Лишь изредка в «Последних новостях» появлялись стихи Константина Бальмонта, к которому Милюков относился сдержанно, видимо, не считая его большим поэтом. В ряде писем главному редактору газеты Бальмонт настаивал на помещении его стихов, но его требования не всегда приносили результаты. Публикаторы писем Бальмонта Милюкову пишут: «Милюков его печатал, как печатали и прочие эмигрантские издания, но изредка и очень неохотно. Во всяком случае, гораздо реже, чем хотелось бы Бальмонту. При его плодовитости, впрочем, мудрено было бы печатать всё написанное. Однако на чуть большее внимание со стороны редакторов Бальмонт претендовать был вправе… Бальмонт, помнивший времена, когда его в буквальном смысле носили на руках, очень тяжело переживал эту несправедливость».

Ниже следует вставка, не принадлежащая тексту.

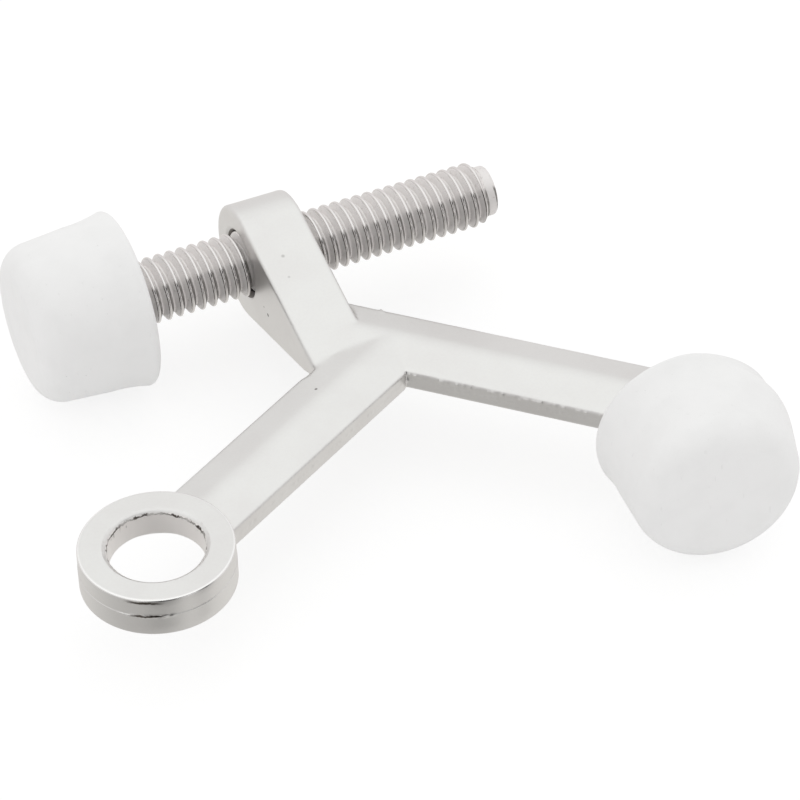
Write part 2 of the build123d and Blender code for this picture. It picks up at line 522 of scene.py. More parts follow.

Двадцать третьего апреля 1924 года Бальмонт в очередной раз написал Милюкову: «Посылаю Вам своего океанского первенца (стихотворение «Примерная жизнь», начинавшееся словами: «Желали первенца?». — Г. Ч., Л. Д.). Хочу думать, что он не будет найден Вами уродцем и явит свой лик в «Последних новостях» не в будущем году. На всякий случай и относительно этой вещи, и касательно дальнейших — и в стихах, и в прозе, — которые намереваюсь посылать Вам, повторяю обычную просьбу — возвращать мне рукописи, которыми Вы не воспользуетесь»{869}.